A TAP e a ‘navegação de cabotagem’

Não podemos determinar que a TAP deve ser uma empresa pública pelo seu valor estratégico para o país, para poucos anos mais tarde advogar a sua privatização, como se nada fosse…

por Francisco Gonçalves

Ouvi, há alguns dias, um comentador dizer que quando ouve a expressão «desígnio» estremece. Percebemos os nervos, mas a verdade é simples: um desígnio é um objetivo estratégico, se não o tivermos como se define o caminho para lá chegar?

A questão parece ser exatamente essa: saber onde queremos chegar. Sabemos?

Quando, há alguns anos, o primeiro-ministro António Costa defendeu a importância estratégica da TAP e do ‘hub’ aeroportuário de Lisboa, metaforizando como os seus aviões eram as novas caravelas, percebia-se, ainda que com algum excesso, que havia uma ideia e um caminho para a empresa.

Ninguém, com o mínimo de conhecimento da especificidade de Portugal, o único pequeno país no mundo com dimensão global, pode menosprezar o papel de uma companhia aérea de bandeira que sirva essa especificidade, e essa relação complexa do país com o seu ‘excesso de história’ e com a sua diáspora. Na verdade, ‘com o mundo que o português criou’.

O país conjuga mal o seu passado imperial, que deixou lastro, goste-se ou não, com a sua exiguidade contemporânea; a que se soma um papel no mundo que, por vezes, parece não ser capaz de suportar – ao ponto de aparentar sentir essa dimensão como um fardo, que convém abandonar.

Portugal sempre se encantou com o ouro, seja com o do Brasil passado, seja o de Bruxelas atual.
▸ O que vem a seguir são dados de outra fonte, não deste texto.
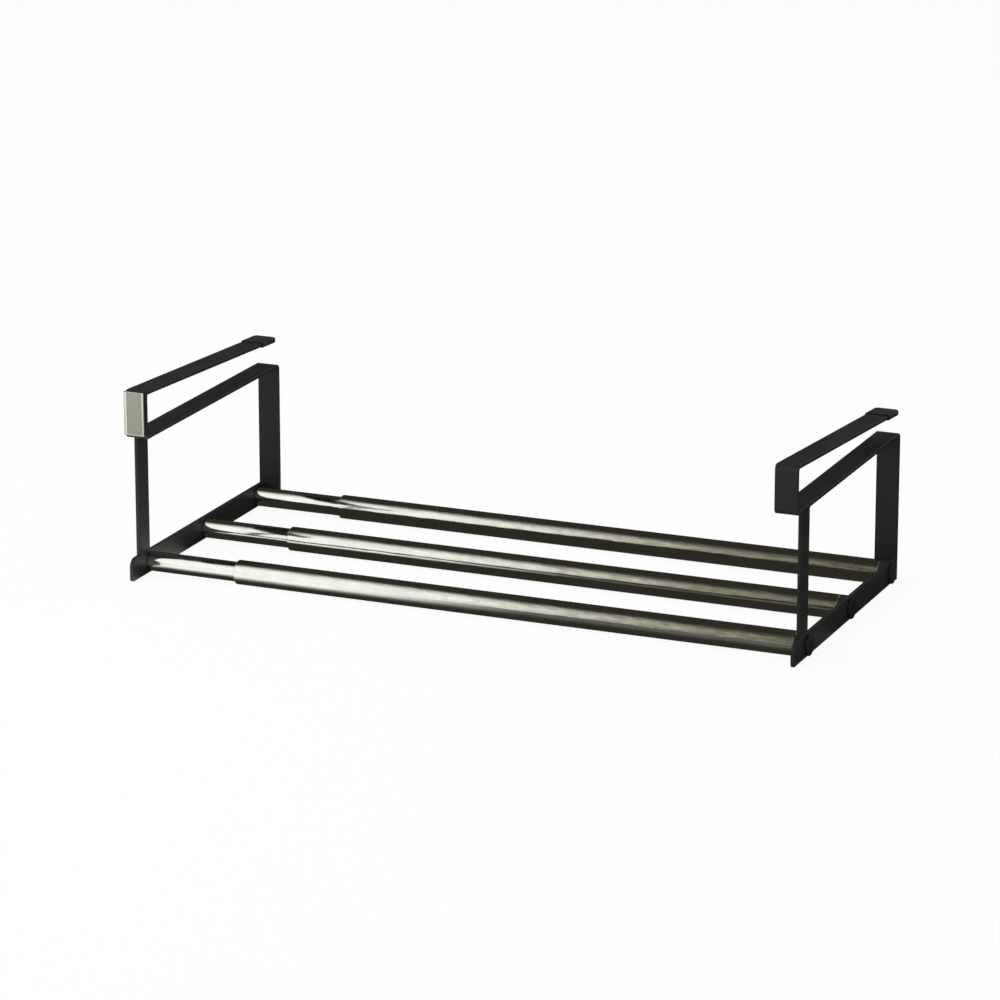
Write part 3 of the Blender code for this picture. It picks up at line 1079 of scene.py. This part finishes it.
def lit(level):
    """Slightly warm white light at a level."""
    warm = bpy.context.scene.rack_studio.light
    return (level * warm[0], level * warm[1], level * warm[2], 1)


def soft_spot(tree, direction, centre, reach):
    """1 within an oval round a direction, and 0 outside it, with a soft edge."""
    offset = add(tree, "VectorMath", {0: direction, 1: centre}, operation="SUBTRACT")
    shares = [1 / distance for distance in reach]
    scaled = add(tree, "VectorMath", {0: offset.outputs["Vector"], 1: shares}, operation="MULTIPLY")
    distance = add(tree, "VectorMath", {0: scaled.outputs["Vector"]}, operation="LENGTH")
    edge = add(
        tree,
        "MapRange",
        {"Value": distance.outputs["Value"], "From Min": 1.3, "From Max": 0.6},
        interpolation_type="SMOOTHSTEP",
    )
    return edge.outputs["Result"]


def soft_patch(tree, split, edges):
    """1 on a part of the floor, and 0 outside it, with soft edges.

    Each edge is given by its axis, where it is dark, where it is light and the share left in the dark.
    """
    share = 1.0
    for axis, dark, light, least in edges:
        edge = add(
            tree,
            "MapRange",
            {"Value": split.outputs[axis], "From Min": dark, "From Max": light, "To Min": least},
            interpolation_type="SMOOTHSTEP",
        )
        product = add(tree, "Math", {0: share, 1: edge.outputs["Result"]}, operation="MULTIPLY")
        share = product.outputs[0]
    return share


def dome_cloth(radius):
    """Dark cloth all round with soft white lights: the tubes mirror the left one as their stripe.

    Each light is given by the direction of its middle, its reach along X, Y and Z, and its colour.
    """
    made, tree, glow, place = glowing_cloth("dome_cloth")
    studio = bpy.context.scene.rack_studio
    direction = add(tree, "VectorMath", {0: place, "Scale": 1 / radius}, operation="SCALE")
    lights = {
        "front_low": ((-0.4, -0.84, 0.39), (0.1, 0.75, 0.75), opaque(studio.low_light)),
        "front_left": ((-0.437, -0.84, 0.39), (0.088, 0.85, 0.85), lit(studio.stripe_level)),
        "left": ((-0.88, -0.45, 0.4), (0.3, 0.6, 0.45), lit(studio.side_level)),
        "front_right": ((0.33, -0.8, 0.42), (0.46, 0.85, 0.6), lit(studio.side_level)),
        "right": ((0.9, -0.45, 0.4), (0.3, 0.6, 0.45), lit(studio.side_level)),
        "rear": ((0.2, 0.8, 0.5), (0.28, 0.6, 0.45), lit(studio.side_level)),
        "rear_right": ((0.78, 0.6, 0.62), (0.28, 0.5, 0.4), lit(studio.side_level * 0.75)),
        "rear_left": ((-0.85, 0.5, 0.5), (0.33, 0.7, 0.4), lit(studio.side_level)),
    }
    tone = opaque(studio.tent)
    for centre, reach, light in lights.values():
        spot = soft_spot(tree, direction.outputs["Vector"], centre, reach)
        mixed = add(tree, "Mix", {0: spot, 6: tone, 7: light}, data_type="RGBA")
        tone = mixed.outputs[2]
    tree.links.new(tone, glow.inputs["Color"])
    return made


def painted_floor_reflection():
    """Glowing sheet that only reflections see: a painted reflection of a lit floor, white at the left
    beside each row of tubes, with painted shade round the rows and towards the right.
    """
    made, tree, glow, place = glowing_cloth("painted_floor_reflection")
    studio = bpy.context.scene.rack_studio
    split = add(tree, "SeparateXYZ", {"Vector": place})
    front, middle, rear = (centre_line("outer_tube_" + row)[0] for row in ROWS)
    # Painted light that fades towards the right; the dark gaps round the rows of tubes, and between
    # the middle and rear rows, are painted shade
    leftward = ("X", 0.06, -0.16, 0.09)
    # The cover plate mirrors the floor beyond the rack's left end, where painted shade makes it dim
    # close to the rack
    beside = ("X", -0.42, -0.34, 0.1)
    away = ("Y", -0.42, -0.72, 0.1)
    before_front = ("Y", front - 10 * MM, front - 31 * MM, 0)
    behind_front = ("Y", front + 12 * MM, front + 32 * MM, 0)
    before_middle = ("Y", middle - 28 * MM, middle - 48 * MM, 0)
    near_rear = ("Y", rear + 9 * MM, rear + 28 * MM, 0)
    beyond_rear = ("Y", rear + 90 * MM, rear + 50 * MM, 0)
    patches = (
        (leftward, beside, before_front),
        (leftward, away, before_front),
        (leftward, beside, behind_front, before_middle),
        (leftward, beside, near_rear, beyond_rear),
    )
    brightest = 0.0
    for edges in patches:
        shares = {0: brightest, 1: soft_patch(tree, split, edges)}
        brightest = add(tree, "Math", shares, operation="MAXIMUM").outputs[0]
    white = lit(studio.stripe_level * 0.95)
    tone = add(tree, "Mix", {0: brightest, 6: opaque(studio.tent), 7: white}, data_type="RGBA")
    tree.links.new(tone.outputs[2], glow.inputs["Color"])
    return made


def seen_directly(tree):
    """1 for a camera, glossy or transmission ray, so that metal shows the background too."""
    path = add(tree, "LightPath")
    seen = 0.0
    for ray in ("Is Camera Ray", "Is Glossy Ray", "Is Transmission Ray"):
        seen = add(tree, "Math", {0: seen, 1: path.outputs[ray]}, operation="MAXIMUM").outputs[0]
    return seen


def floor_paint():
    """Pale floor that keeps a light shadow; what looks at it directly sees nearly plain white."""
    made = bpy.data.materials.new("pale_floor")
    made.use_nodes = True
    tree = made.node_tree
    surface = tree.nodes["Principled BSDF"]
    surface.inputs["Base Color"].default_value = opaque(bpy.context.scene.rack_finishes.floor)
    surface.inputs["Roughness"].default_value = 0.9
    surface.inputs["Specular IOR Level"].default_value = 0.0
    white = add(tree, "Emission", {"Color": (1, 1, 1, 1), "Strength": 1.0})
    whiteness = bpy.context.scene.rack_studio.floor_whiteness
    share = add(tree, "Math", {0: seen_directly(tree), 1: whiteness}, operation="MULTIPLY")
    mixed = add(tree, "MixShader", {0: share.outputs[0], 1: surface.outputs[0], 2: white.outputs[0]})
    tree.links.new(mixed.outputs[0], tree.nodes["Material Output"].inputs["Surface"])
    return made


def light_sky(scene):
    """White background, and an even light below its level on all that scatters it."""
    world = bpy.data.worlds.new("studio_sky")
    world.use_nodes = True
    scene.world = world
    tree = world.node_tree
    background = tree.nodes["Background"]
    background.inputs["Color"].default_value = (1, 1, 1, 1)
    level = add(
        tree,
        "MapRange",
        {"Value": seen_directly(tree), "To Min": scene.rack_studio.sky_level, "To Max": 1.0},
    )
    tree.links.new(level.outputs["Result"], background.inputs["Strength"])


def soft_lamp(name, place, aim, width, power):
    """Square soft lamp that reflections leave out."""
    lamp = bpy.data.lights.new(name, "AREA")
    lamp.size = width
    lamp.energy = power
    obj = bpy.data.objects.new(name, lamp)
    obj.location = place
    obj.rotation_euler = (Vector(aim) - Vector(place)).to_track_quat("-Z", "Y").to_euler()
    obj.visible_glossy = False
    obj.visible_camera = False
    bpy.context.scene.collection.objects.link(obj)


class RACK_OT_stage(bpy.types.Operator):
    """Pale floor, soft light, the surroundings that the tubes mirror, and the camera"""

    bl_idname = "shoe_rack.stage"
    bl_label = "Stage"

    def execute(self, context):
        scene = context.scene
        studio = scene.rack_studio
        scene.view_settings.view_transform = "Standard"
        light_sky(scene)
        lamp_place = (-0.9, -0.9, 2.1)
        lamp_aim = (0, 0, 0.05)
        lamp_width = 1.6
        soft_lamp("key_lamp", lamp_place, lamp_aim, lamp_width, studio.key_power)

        floor_reach = 8.0
        reflection_sheet_height = 0.3 * MM
        stage_object("floor", square_sheet("floor", floor_reach, 0), floor_paint())
        # Glowing sheet just over the floor that only reflections see: a painted reflection of a lit
        # floor, with painted shade under and between the tubes
        cloth = square_sheet("painted_floor_reflection", floor_reach, reflection_sheet_height)
        mirrored_only(stage_object("painted_floor_reflection", cloth, painted_floor_reflection()))

        dome_radius = 30.0
        sphere = bmesh.new()
        bmesh.ops.create_uvsphere(sphere, u_segments=96, v_segments=48, radius=dome_radius)
        dome = bpy.data.meshes.new("dome")
        sphere.to_mesh(dome)
        sphere.free()
        mirrored_only(stage_object("dome", dome, dome_cloth(dome_radius)))

        camera = bpy.data.cameras.new("camera")
        camera.sensor_width = 36
        camera.lens = studio.lens
        camera.clip_end = 50
        viewer = bpy.data.objects.new("camera", camera)
        sideways = math.sin(studio.azimuth) * math.cos(studio.elevation)
        back = -math.cos(studio.azimuth) * math.cos(studio.elevation)
        toward = Vector((sideways, back, math.sin(studio.elevation)))
        viewer.location = Vector(studio.aim) + toward * studio.distance
        viewer.rotation_euler = (math.pi / 2 - studio.elevation, 0, studio.azimuth)
        scene.collection.objects.link(viewer)
        scene.camera = viewer
        return {"FINISHED"}


OPERATORS = (
    RACK_OT_hooks,
    RACK_OT_base_bars,
    RACK_OT_posts,
    RACK_OT_welds,
    RACK_OT_tip_caps,
    RACK_OT_cover_plate,
    RACK_OT_tubes,
    RACK_OT_fittings,
    RACK_OT_bolts,
    RACK_OT_stage,
)


class RACK_PT_sidebar(bpy.types.Panel):
    """Lists what the rack is made of"""

    bl_idname = "RACK_PT_sidebar"
    bl_label = "Shoe Rack"
    bl_space_type = "VIEW_3D"
    bl_region_type = "UI"
    bl_category = "Shoe Rack"

    def draw(self, context):
        column = self.layout.column(align=True)
        for operator in OPERATORS:
            column.operator(operator.bl_idname)


GROUPS = {"rack_sizes": RackSizes, "rack_finishes": RackFinishes, "rack_studio": RackStudio}


def register():
    for group in GROUPS.values():
        bpy.utils.register_class(group)
    for name, group in GROUPS.items():
        setattr(bpy.types.Scene, name, bpy.props.PointerProperty(type=group))
    for operator in OPERATORS:
        bpy.utils.register_class(operator)
    bpy.utils.register_class(RACK_PT_sidebar)


def unregister():
    bpy.utils.unregister_class(RACK_PT_sidebar)
    for operator in reversed(OPERATORS):
        bpy.utils.unregister_class(operator)
    for name, group in reversed(GROUPS.items()):
        delattr(bpy.types.Scene, name)
        bpy.utils.unregister_class(group)


def main():
    register()
    for operator in OPERATORS:
        group, name = operator.bl_idname.split(".")
        getattr(getattr(bpy.ops, group), name)()
    bpy.context.view_layer.update()


if __name__ == "__main__":
    main()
O ouro de Bruxelas parece ter ofuscado as mais recentes gerações das lideranças políticas portuguesas, cada vez mais deslumbradas com a ‘normalidade’ da ‘ilha de paz’, do que com os «países de moscas» (recordando a infeliz expressão do ex-MNE Jaime Gama).

Estes líderes da geração da ‘normalidade europeia’ criaram um país amputado na sua capacidade de gerar objetivos estratégicos para si próprio, originando um Portugal atamancado e ronceiro que, de tanto se preocupar em ser mais uma cópia no seio da UE, estagnou, perdido nas suas próprias cogitações.

A crise do subprime, bem como os furtos de ventiladores e equipamentos de proteção individual durante o auge da covid-19, deviam ter sido o bastante para demonstrar a necessidade de conjugarmos a integração na UE com uma interpretação moderna do que constitui o interesse nacional português, no século XXI.

Quando questionado sobre qual o segredo do sucesso de Singapura, o ex-ministro dos Negócios Estrangeiros Kishore Mahbubani disse que o primeiro pilar foi o da meritocracia: ser governados pelos melhores. Em todas as áreas.

Ser governado pelos melhores ajuda na definição dos tais objetivos estratégicos que nos têm faltado. Não podemos determinar que a TAP deve ser uma empresa pública (ou com forte participação pública) pelo seu valor estratégico para o país, para poucos anos mais tarde advogar a sua privatização, como se nada fosse. Este ‘pequeno nada’ foi um esforço colossal para o povo português.

Os ‘esforços coletivos’ devem ser realizados em razão de um objetivo, não por um estado de alma para obter um simples argumento.

Temos passado demasiado tempo em ‘navegação de cabotagem’, sem que nos lancemos no mar alto. Percebe-se: não sabemos para onde queremos ir!